Every line that contains the word "points" should be copied.

◆ Given material
= = = =

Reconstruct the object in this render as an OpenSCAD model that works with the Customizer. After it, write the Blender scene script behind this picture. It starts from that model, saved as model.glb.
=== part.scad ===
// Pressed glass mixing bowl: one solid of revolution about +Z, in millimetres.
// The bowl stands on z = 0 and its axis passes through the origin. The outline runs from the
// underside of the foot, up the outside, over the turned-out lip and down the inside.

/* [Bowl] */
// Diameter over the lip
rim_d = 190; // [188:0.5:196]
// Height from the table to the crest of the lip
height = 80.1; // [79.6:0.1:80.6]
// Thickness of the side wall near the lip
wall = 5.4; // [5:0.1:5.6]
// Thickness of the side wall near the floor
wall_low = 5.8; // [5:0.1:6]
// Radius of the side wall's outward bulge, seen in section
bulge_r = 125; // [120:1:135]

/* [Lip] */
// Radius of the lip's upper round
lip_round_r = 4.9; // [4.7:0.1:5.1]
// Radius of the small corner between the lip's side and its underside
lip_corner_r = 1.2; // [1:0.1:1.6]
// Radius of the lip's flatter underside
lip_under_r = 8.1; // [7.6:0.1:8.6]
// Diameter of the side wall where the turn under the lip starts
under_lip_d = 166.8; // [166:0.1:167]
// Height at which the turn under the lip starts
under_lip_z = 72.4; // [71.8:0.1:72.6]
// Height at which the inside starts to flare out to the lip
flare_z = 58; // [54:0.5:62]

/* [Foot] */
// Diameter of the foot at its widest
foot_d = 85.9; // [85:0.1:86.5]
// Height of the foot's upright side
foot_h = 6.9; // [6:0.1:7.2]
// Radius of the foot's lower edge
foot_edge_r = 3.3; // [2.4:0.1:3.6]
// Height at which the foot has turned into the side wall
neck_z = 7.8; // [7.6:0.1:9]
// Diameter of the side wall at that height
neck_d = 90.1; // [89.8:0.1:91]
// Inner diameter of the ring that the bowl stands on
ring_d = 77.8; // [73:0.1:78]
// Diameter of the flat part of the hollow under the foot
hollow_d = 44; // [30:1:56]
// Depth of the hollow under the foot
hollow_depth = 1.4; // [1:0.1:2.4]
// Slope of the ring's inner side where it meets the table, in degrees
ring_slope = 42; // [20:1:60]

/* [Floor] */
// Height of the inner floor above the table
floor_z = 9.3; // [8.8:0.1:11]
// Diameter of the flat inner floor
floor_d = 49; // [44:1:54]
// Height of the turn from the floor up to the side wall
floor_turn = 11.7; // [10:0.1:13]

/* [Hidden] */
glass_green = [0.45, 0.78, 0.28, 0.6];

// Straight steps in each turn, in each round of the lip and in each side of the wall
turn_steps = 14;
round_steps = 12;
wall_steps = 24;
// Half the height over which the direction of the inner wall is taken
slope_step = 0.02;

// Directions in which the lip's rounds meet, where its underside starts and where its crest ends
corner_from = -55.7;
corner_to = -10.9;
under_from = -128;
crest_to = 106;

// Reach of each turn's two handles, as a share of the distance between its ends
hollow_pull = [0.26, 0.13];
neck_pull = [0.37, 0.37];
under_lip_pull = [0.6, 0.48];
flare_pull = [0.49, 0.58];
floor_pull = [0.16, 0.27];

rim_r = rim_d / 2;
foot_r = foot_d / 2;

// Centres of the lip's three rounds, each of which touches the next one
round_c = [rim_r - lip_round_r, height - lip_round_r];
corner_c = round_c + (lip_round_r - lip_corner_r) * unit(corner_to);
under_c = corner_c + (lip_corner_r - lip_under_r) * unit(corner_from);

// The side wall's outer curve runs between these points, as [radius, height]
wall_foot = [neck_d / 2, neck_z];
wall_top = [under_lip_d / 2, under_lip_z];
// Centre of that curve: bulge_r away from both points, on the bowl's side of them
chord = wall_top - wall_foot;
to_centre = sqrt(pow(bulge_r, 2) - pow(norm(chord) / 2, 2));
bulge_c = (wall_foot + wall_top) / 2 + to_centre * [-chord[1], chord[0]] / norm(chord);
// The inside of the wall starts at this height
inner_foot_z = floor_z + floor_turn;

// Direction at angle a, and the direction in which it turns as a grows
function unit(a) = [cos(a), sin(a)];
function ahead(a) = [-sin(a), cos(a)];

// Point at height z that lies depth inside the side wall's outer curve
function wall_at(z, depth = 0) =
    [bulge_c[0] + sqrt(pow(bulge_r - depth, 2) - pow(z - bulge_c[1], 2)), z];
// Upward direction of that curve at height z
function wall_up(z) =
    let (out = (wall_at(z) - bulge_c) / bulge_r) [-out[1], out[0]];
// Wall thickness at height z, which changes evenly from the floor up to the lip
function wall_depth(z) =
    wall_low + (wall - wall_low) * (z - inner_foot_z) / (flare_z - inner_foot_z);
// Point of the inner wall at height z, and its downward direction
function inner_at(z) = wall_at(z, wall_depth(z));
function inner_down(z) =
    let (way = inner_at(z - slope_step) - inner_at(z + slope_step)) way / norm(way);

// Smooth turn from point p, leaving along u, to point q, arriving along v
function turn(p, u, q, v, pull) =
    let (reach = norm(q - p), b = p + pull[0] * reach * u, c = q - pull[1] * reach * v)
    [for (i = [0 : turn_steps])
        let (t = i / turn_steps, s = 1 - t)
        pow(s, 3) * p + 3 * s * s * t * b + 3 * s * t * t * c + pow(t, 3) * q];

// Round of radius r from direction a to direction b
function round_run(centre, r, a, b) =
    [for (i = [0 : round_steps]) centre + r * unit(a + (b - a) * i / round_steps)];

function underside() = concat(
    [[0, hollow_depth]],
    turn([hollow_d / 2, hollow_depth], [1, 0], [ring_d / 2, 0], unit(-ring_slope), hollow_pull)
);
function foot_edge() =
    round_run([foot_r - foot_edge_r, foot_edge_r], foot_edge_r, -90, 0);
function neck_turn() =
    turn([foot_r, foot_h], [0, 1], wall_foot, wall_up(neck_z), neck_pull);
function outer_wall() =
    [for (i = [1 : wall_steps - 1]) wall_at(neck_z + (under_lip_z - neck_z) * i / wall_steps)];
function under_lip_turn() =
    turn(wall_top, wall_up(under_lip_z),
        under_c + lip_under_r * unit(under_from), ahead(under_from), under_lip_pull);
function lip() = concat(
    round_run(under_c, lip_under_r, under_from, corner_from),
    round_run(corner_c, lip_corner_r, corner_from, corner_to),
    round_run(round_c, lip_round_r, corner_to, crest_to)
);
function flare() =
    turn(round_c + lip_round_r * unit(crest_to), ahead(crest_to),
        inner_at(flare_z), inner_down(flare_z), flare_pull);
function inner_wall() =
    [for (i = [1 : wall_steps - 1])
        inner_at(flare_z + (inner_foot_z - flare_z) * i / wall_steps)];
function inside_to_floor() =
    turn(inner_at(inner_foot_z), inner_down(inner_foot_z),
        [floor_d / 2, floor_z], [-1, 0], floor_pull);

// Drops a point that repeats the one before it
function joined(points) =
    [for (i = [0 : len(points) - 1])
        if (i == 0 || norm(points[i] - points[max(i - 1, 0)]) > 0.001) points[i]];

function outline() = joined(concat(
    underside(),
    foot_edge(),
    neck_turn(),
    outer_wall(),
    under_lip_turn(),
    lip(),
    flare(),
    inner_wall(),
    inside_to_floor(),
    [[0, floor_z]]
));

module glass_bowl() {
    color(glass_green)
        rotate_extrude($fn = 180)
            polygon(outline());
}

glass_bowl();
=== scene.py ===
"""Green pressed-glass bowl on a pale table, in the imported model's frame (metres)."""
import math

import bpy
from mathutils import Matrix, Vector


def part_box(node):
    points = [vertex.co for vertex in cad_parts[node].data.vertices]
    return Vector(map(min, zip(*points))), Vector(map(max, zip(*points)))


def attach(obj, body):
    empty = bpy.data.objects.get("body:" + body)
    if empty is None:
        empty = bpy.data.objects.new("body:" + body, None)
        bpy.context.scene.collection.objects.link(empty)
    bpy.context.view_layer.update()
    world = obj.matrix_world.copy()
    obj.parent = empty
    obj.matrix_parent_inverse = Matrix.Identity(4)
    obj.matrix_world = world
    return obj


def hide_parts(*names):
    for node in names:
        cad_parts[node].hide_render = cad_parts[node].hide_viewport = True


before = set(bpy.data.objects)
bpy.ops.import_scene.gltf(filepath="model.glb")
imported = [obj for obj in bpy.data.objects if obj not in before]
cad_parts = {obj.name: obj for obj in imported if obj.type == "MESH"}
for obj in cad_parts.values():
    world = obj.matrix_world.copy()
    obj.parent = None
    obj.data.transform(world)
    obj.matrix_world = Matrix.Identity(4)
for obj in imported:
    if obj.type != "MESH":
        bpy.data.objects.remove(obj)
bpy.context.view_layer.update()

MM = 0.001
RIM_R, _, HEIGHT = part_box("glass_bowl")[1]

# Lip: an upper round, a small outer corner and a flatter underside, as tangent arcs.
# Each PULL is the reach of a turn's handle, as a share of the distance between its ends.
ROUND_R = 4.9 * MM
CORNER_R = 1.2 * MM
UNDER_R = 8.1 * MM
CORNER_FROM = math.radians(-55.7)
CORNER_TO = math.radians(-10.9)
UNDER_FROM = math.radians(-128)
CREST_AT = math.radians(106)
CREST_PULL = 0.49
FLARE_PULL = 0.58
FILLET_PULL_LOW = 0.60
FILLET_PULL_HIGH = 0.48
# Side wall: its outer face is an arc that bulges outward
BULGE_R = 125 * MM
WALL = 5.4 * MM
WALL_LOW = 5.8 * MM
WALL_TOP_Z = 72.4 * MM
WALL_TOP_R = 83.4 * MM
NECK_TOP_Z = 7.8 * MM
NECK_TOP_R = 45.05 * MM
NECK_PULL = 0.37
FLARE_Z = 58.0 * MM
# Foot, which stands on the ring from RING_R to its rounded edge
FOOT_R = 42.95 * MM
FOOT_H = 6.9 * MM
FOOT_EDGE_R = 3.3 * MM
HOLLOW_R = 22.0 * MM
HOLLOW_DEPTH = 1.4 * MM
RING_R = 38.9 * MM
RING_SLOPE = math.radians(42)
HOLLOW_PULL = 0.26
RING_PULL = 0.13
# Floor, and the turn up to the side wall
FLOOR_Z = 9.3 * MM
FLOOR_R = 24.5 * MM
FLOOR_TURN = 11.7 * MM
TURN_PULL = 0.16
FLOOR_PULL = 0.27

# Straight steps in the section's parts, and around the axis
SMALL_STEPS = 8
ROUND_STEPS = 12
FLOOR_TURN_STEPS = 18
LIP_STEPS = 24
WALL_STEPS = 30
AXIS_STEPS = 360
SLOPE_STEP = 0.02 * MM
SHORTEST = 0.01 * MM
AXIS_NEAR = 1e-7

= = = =

◆ Problem solution
// The side wall's outer curve runs between these points, as [radius, height]
// Centre of that curve: bulge_r away from both points, on the bowl's side of them
function joined(points) =
    [for (i = [0 : len(points) - 1])
        if (i == 0 || norm(points[i] - points[max(i - 1, 0)]) > 0.001) points[i]];
    points = [vertex.co for vertex in cad_parts[node].data.vertices]
    return Vector(map(min, zip(*points))), Vector(map(max, zip(*points)))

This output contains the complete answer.